Watching a spy film especially one made during the cold war, the main character always had a miniature camera for photographing documents (now they just hack their way into the computer). The cameras I used to love were the ones that were in a lighter or a matchbox. This camera above is a less conspicuous 35mm match box camera.

This camera is made from a Pine Nut and is a  play on the words. Pin hole in English which means a hole the size of a pin and Pinolo in Italian which means Pine Nut. This camera is then a Pinolo Pin Hole camera. The nut is no bigger than the head of a pencil and the image that are created are quite small. The camera is a fantastic play on words.

Make Your Own

If these cameras have interested you and want to make your own, you can.
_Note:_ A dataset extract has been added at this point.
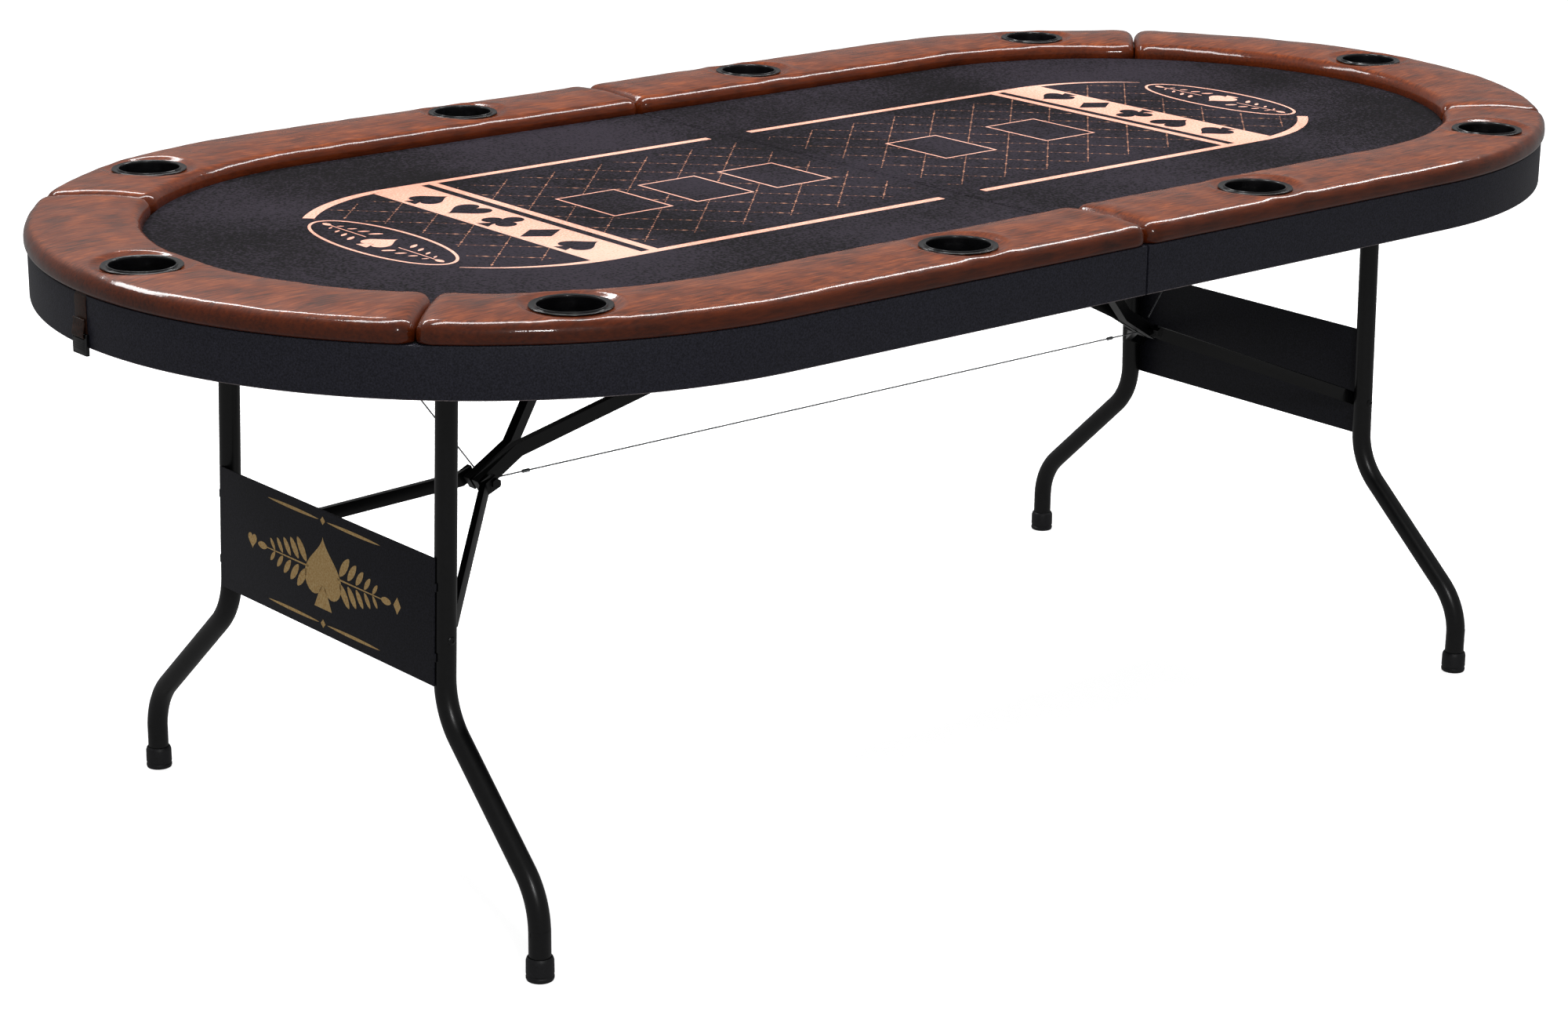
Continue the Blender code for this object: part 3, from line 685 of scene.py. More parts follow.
# ---- rail cushions ----
@dataclass
class RailCushion:
    """One foam rail cushion wrapped in vinyl, with its cup holes.

    Attributes:
        track: the table's outline.
        side: which half it is on.
        face: which long side, or None for the cushion across the end.
        outer_roll: radius of the outer top edge.
        inner_roll: radius of the inner top edge.
        tuck: radius of the bottom edges, where the vinyl turns under.
        crown: how far the top swells above its edges.
        end_roll: radius of the top edge at the cushion's ends.
        corner_roll: radius of the cushion's corners seen from above.
        edge_rise: how far the padding's top edge stands above the plain solid's.
        end_sink: how far the padding sinks at its end, and how fast that fades inward.
        end_bulge: how far it bulges again, how far in, and how wide the bulge is.
        cup_seat: height of the vinyl pressed flat under a cup's flange.
        cup_ease: the width outside a flange over which the vinyl rises to its own height.
        cup_swell: how far the vinyl swells round that, and how wide the swelling is.
        flange_radius: radius of a cup's flange.
        hole_radius: radius of the hole cut for a cup.
        seam_angle: where the end cushion meets the side ones, in radians.
        joint_angle: half of the gap at that joint, in radians.
        pitch: distance between two sections along the cushion.
        unevenness: height, fineness and offset of each layer of unevenness in the padding.
    """

    track: Racetrack
    side: Side
    face: Face | None
    outer_roll: float = 15 * MM
    inner_roll: float = 14 * MM
    tuck: float = 6.5 * MM
    crown: float = 2.6 * MM
    end_roll: float = 13 * MM
    corner_roll: float = 19 * MM
    edge_rise: float = 1.6 * MM
    end_sink: Point2 = (1.2 * MM, 26 * MM)
    end_bulge: tuple[float, float, float] = (0.9 * MM, 24 * MM, 14 * MM)
    cup_seat: float = 759.7 * MM
    cup_ease: Point2 = (1.6 * MM, 13 * MM)
    cup_swell: Point2 = (0.8 * MM, 6 * MM)
    flange_radius: float = 45 * MM
    hole_radius: float = 38.4 * MM
    seam_angle: float = math.pi / 4
    joint_angle: float = 0.0008
    pitch: float = 3.6 * MM
    unevenness: tuple[tuple[float, float, float], ...] = (
        (0.9 * MM, 11.0, 0.0), (0.45 * MM, 32.0, 7.0), (0.14 * MM, 90.0, 0.0))

    def __post_init__(self) -> None:
        """Read the cushion's and its cups' places from the frame."""
        place = self.face.word if self.face else "end"
        self.node = f"rail_{place}_{self.side.word}"
        low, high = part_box(self.node)
        self.base = low.z
        self.edge_top = high.z + self.edge_rise
        self.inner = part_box("playing_cloth_right")[1].y + 1 * MM
        self.outer = -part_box("rail_near_right")[0].y
        names = [f"cup_{place}_inner", f"cup_{place}_outer"] if self.face else ["cup_end"]
        self.cups = []
        for name in names:
            cup_low, cup_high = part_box(f"{name}_{self.side.word}")
            self.cups.append((cup_low + cup_high) / 2)

    def build(self) -> bpy.types.Object:
        """Sweep, shape, cut and dress the cushion.

        Returns:
            The finished piece.
        """
        shape = bmesh.new()
        self._sweep_blank(shape)
        for vertex in shape.verts:
            self._round_end(vertex)
        mirrored(shape, self.side is Side.LEFT, self.face is Face.FAR)
        bmesh.ops.recalc_face_normals(shape, faces=shape.faces)
        for vertex in shape.verts:
            self._press_under_flange(vertex)
            self._soften(vertex)
        piece = publish(shape, f"{self.node}_vinyl", RAIL_VINYL, f"half_{self.side.word}",
                        [self.node], sharp_deg=50)
        self._cut_cup_holes(piece)
        self._mark_stretch(piece.data)
        return piece

    def _section(self) -> list[Point2]:
        """Cross-section as (distance from the arc centre, height), anticlockwise from the inner bottom.

        Returns:
            Points across the cushion, as distance and height.
        """
        inner, outer, base, top = self.inner, self.outer, self.base, self.edge_top
        flat_steps, crown_steps = 6, 34
        points = [(inner + self.tuck + (outer - inner - 2 * self.tuck) * i / flat_steps, base)
                  for i in range(flat_steps)]
        points += arc_points((outer - self.tuck, base + self.tuck), self.tuck, -90, 0, 5)
        points += arc_points((outer - self.outer_roll, top - self.outer_roll), self.outer_roll, 0, 90, 9)
        start, end = outer - self.outer_roll, inner + self.inner_roll
        middle, half = (start + end) / 2, (start - end) / 2
        for i in range(1, crown_steps):
            u = start + (end - start) * i / crown_steps
            points.append((u, top + self.crown * (1 - ((u - middle) / half) ** 2)))
        points += arc_points((inner + self.inner_roll, top - self.inner_roll), self.inner_roll, 90, 180, 8)
        points += arc_points((inner + self.tuck, base + self.tuck), self.tuck, 180, 270, 5)[:-1]
        return points

    def _sweep_blank(self, shape: bmesh.types.BMesh) -> None:
        """Sweep the section along the near right side, or across the right end.

        Args:
            shape: the bmesh to add to.
        """
        middle = (self.inner + self.outer) / 2
        if self.face:
            loop = [Vector((self.track.seam, -u, z)) for u, z in self._section()]
            stops = eased_stops(self.track.seam, self.track.centre_x, self.pitch, self.corner_roll)
            moves = self.track.slide_moves(stops)
            start, end = -math.pi / 2, -self.seam_angle - self.joint_angle
        else:
            start, end = -self.seam_angle + self.joint_angle, self.seam_angle - self.joint_angle
            loop = [Vector((self.track.centre_x + u * math.cos(start), u * math.sin(start), z))
                    for u, z in self._section()]
            moves = []
        moves += self.track.turn_moves(eased_stops(start, end, self.pitch / middle, self.corner_roll / middle))
        sweep(shape, add_loop(shape, loop), moves)

    def _end_distance(self, place: Vector) -> float:
        """How far a point of the blank is from the nearer end of the cushion.

        Args:
            place: a point on the cushion.

        Returns:
            The distance.
        """
        middle = (self.inner + self.outer) / 2
        angle = math.atan2(place.y, place.x - self.track.centre_x)
        if not self.face:
            return (self.seam_angle - self.joint_angle - abs(angle)) * middle
        if place.x <= self.track.centre_x:
            return place.x - self.track.seam
        return (-self.seam_angle - self.joint_angle - angle) * middle

    def _round_end(self, vertex: bmesh.types.BMVert) -> None:
        """Draw the section in near an end, where the vinyl turns over the foam.

        Args:
            vertex: the point to move.
        """
        gap = max(self._end_distance(vertex.co), 0.0)
        on_arc = vertex.co.x > self.track.centre_x
        reach = math.hypot(vertex.co.x - self.track.centre_x, vertex.co.y) if on_arc else -vertex.co.y
        (depth, fade), (rise, inward, width) = self.end_sink, self.end_bulge
        sink = depth * math.exp(-gap / fade) - rise * math.exp(-((gap - inward) / width) ** 2)
        lower = self._corner_draw(gap, self.end_roll) + sink
        middle, half = (self.inner + self.outer) / 2, (self.outer - self.inner) / 2
        height = self.edge_top - self.base
        pull = self._corner_draw(gap, self.corner_roll)
        new_reach = middle + (reach - middle) * (1 - pull / half)
        vertex.co.z = self.base + (vertex.co.z - self.base) * (1 - lower / height)
        if on_arc:
            scale = new_reach / reach
            vertex.co.x = self.track.centre_x + (vertex.co.x - self.track.centre_x) * scale
            vertex.co.y *= scale
        else:
            vertex.co.y = -new_reach

    def _corner_draw(self, gap: float, radius: float) -> float:
        """How far a corner of a radius is drawn in at a distance from its end."""
        if gap >= radius:
            return 0.0
        return radius * (1 - math.sqrt(1 - (1 - gap / radius) ** 2))

    def _press_under_flange(self, vertex: bmesh.types.BMVert) -> None:
        """Press the vinyl flat under each cup's flange and let it swell round it.

        Args:
            vertex: the point to move.
        """
        above = smooth_step(self.base + 14 * MM, self.edge_top - 2 * MM, vertex.co.z)
        if above <= 0:
            return
        (near, far), (rise, width) = self.cup_ease, self.cup_swell
        for cup in self.cups:
            reach = (vertex.co.xy - cup.xy).length
            press = 1 - smooth_step(self.flange_radius + near, self.flange_radius + far, reach)
            swell = rise * math.exp(-((reach - self.flange_radius - far - 1 * MM) / width) ** 2)
            lowered = vertex.co.z + (self.cup_seat - vertex.co.z) * press
            vertex.co.z += (min(lowered, vertex.co.z) - vertex.co.z + swell) * above

    def _soften(self, vertex: bmesh.types.BMVert) -> None:
        """Give the padding its slight unevenness, fading out under the cups and at the base.

        Args:
            vertex: the point to move.
        """
        lift = smooth_step(self.base + 2 * MM, self.base + 10 * MM, vertex.co.z)
        for cup in self.cups:
            lift *= smooth_step(self.flange_radius, self.flange_radius + 8 * MM,
                                (vertex.co.xy - cup.xy).length)
        swell = sum(height * noise.noise(vertex.co * fineness + Vector((offset, 0, 0)))
                    for height, fineness, offset in self.unevenness)
        vertex.co += vertex.normal * lift * swell

    def _cut_cup_holes(self, piece: bpy.types.Object) -> None:
        """Cut a round hole for each cup.

        Args:
            piece: the cushion.
        """
        shape = bmesh.new()
        for cup in self.cups:
            bmesh.ops.create_cone(shape, cap_ends=True, segments=64, radius1=self.hole_radius,
                                  radius2=self.hole_radius, depth=100 * MM,
                                  matrix=Matrix.Translation((*cup.xy, self.base)))
        mesh = bpy.data.meshes.new("cup_hole_cutter")
        shape.to_mesh(mesh)
        shape.free()
        cutter = bpy.data.objects.new("cup_hole_cutter", mesh)
        bpy.context.scene.collection.objects.link(cutter)
        cut = piece.modifiers.new("cup_holes", "BOOLEAN")
        cut.operation = "DIFFERENCE"
        cut.object = cutter
        bpy.context.view_layer.update()
        finished = bpy.data.meshes.new_from_object(piece.evaluated_get(bpy.context.evaluated_depsgraph_get()))
        piece.modifiers.clear()
        piece.data = finished
        bpy.data.objects.remove(cutter, do_unlink=True)
        finished.shade_smooth()
        finished.set_sharp_from_angle(angle=math.radians(50))

    def _mark_stretch(self, mesh: bpy.types.Mesh) -> None:
        """Store where the vinyl gets painted shade: 0 on the flat top, 1 over a roll, and a ring of it round each
        cup.

        Args:
            mesh: the cushion's mesh.
        """
        stretch = mesh.attributes.new("stretch", "FLOAT", "POINT")
        side_on, level = 0.72, 0.995  # upward share of the normal on a roll and on the flat top
        # painted shade in a ring just outside each cup's flange
        ring, width, share = self.flange_radius + 5 * MM, 8 * MM, 0.75
        values = []
        for vertex in mesh.vertices:
            # painted shade grows as the surface turns away from straight up
            amount = 1 - smooth_step(side_on, level, vertex.normal.z)
            for cup in self.cups:
                reach = (vertex.co.xy - cup.xy).length
                amount = max(amount, share * math.exp(-((reach - ring) / width) ** 2))
            values.append(amount)
        stretch.data.foreach_set("value", values)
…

This is an example of a home made 35mm pin hole camera. The camera is made out of 1mm carboard (like a ceareal box). The digram link his here. The pictorial instructions can also be found here and are similar to the ones you are given when making your Ikea furniture. I am going to try and make this over the week and and will post my success here, as well as any images.

Origami

With origami you can make cups that hold water and cute little animals and now there is a camera. The video below shows how to make an origami camera form photographic paper. The hole used to blow the camera into its shape is also the hole used to expose the picture. Once the picture is taken you just develop the paper and the what was once the camera becomes the frame for the image as well.

Video from DIYphotogrpahy.net

Pin hole cameras can be fun for everyone. Maybe think about making one and then taking pictures with your kids. This could be a great activity for them to learn how a camera works.